The following lines are part of the B Division (services shown in parentheses; lines with colors next to them are trunk lines):

- IND Second Avenue Line
- BMT Fourth Avenue Line
- IND Sixth Avenue Line
- IND Eighth Avenue Line
- 60th Street Tunnel Connection
- BMT 63rd Street Line
- IND 63rd Street Line
- BMT Archer Avenue Line
- IND Archer Avenue Line
- BMT Astoria Line
- BMT Brighton Line
- BMT Broadway Line
- BMT Canarsie Line
- Chrystie Street Connection
- IND Concourse Line
- IND Crosstown Line
- IND Culver Line
- BMT Franklin Avenue Shuttle
- IND Fulton Street Line
- BMT Jamaica Line
- BMT Myrtle Avenue Line
- BMT Nassau Street Line
- IND Queens Boulevard Line
- IND Rockaway Line
- BMT Sea Beach Line
- BMT West End Line

Station service legend
| Stops all times | Stops 24 hours a day |
| Stops all times except late nights | Stops every day during daytime hours only |
| Stops late nights only | Stops every day during overnight hours only |
| Stops weekdays during the day | Stops during weekday daytime hours only |
| Stops rush hours only | Stops during weekday rush hours only |
| Stops rush hours in the peak direction only | Stops during weekday rush hours in the peak direction only |
Time period details
| Disabled access | Station is compliant with the Americans with Disabilities Act |
| ↑ | Station is compliant with the Americans with Disabilities Act in the indicated direction only |
↓
|  | Elevator access to mezzanine only |

==History==

===Early history===

The oldest line to become part of the B Division was the BMT Lexington Avenue Line, opened in 1885. A large system of elevated railways in Brooklyn was formed by 1908 by the Brooklyn Rapid Transit Company (BRT), crossing the Brooklyn Bridge and Williamsburg Bridge to Manhattan terminals. With the Dual Contracts, signed in 1913, the BRT acquired extensions outward into Queens, as well as through Lower and Midtown Manhattan. The BRT became the Brooklyn–Manhattan Transit Corporation in 1923 after a bankruptcy.

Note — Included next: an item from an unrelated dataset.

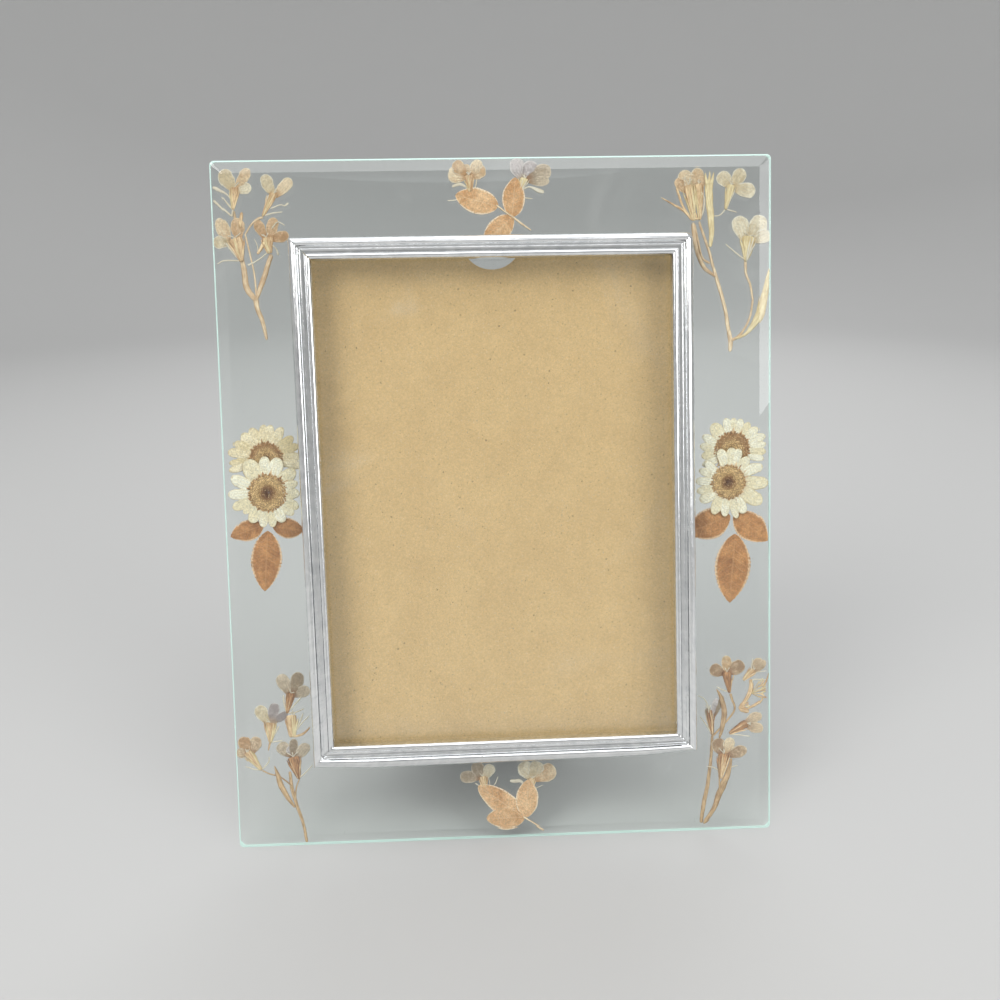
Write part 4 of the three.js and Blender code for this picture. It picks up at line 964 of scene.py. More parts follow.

The Independent Subway System (IND) was created by the city in the 1920s and 1930s as a third system, operated by the city, competing with the BMT and Interborough Rapid Transit Company (IRT). The city took over operations of the BMT and IRT in 1940, consolidating ownership of the three systems into one. Since the original IRT tunnels were smaller, it has remained a separate division to this day.

===IND before 1967===
IND services were labeled on maps and signs starting with the opening of the first line in 1932. Six letters—A to F—were assigned to the major services, sorted by the north terminal and midtown line, and express services had single letters, while local services had double letters. G and H were assigned to lesser services, which did not enter Manhattan. The following labels were used from 1940 to 1967:

|  | Name | North end/type |
|---|---|---|
| A | Eighth Avenue Express (all times) | Washington Heights |
| AA | Eighth Avenue Local (non-rush hours) | Washington Heights |
| BB | Sixth Avenue Local (weekday rush hours) | Washington Heights |
| CC | Eighth Avenue Local (weekday rush hours) | Concourse |
| D | Sixth Avenue-Houston Street Express (all times) | Concourse |
| E | Eighth Avenue Express (all times; to Rockaway weekday rush hours starting in 1956) | Queens-Jamaica |
| F | Sixth Avenue Express (all times) | Queens-Jamaica |
| GG | Crosstown Local (all times) | Brooklyn-Queens |
| HH | Fulton Street Local (discontinued in 1946) | N/A |
| HH | Rockaway Local (non-rush hours; began in 1956) | N/A |

===Consolidation of operations===
Until 1954 and 1955, when the Culver Ramp and 60th Street Tunnel Connection opened, the BMT and IND trackage was not connected. The early joint services using these connections operated similarly to trackage rights; it was not until the Chrystie Street Connection opened in 1967 that the ex-BMT and IND systems were consolidated operationally.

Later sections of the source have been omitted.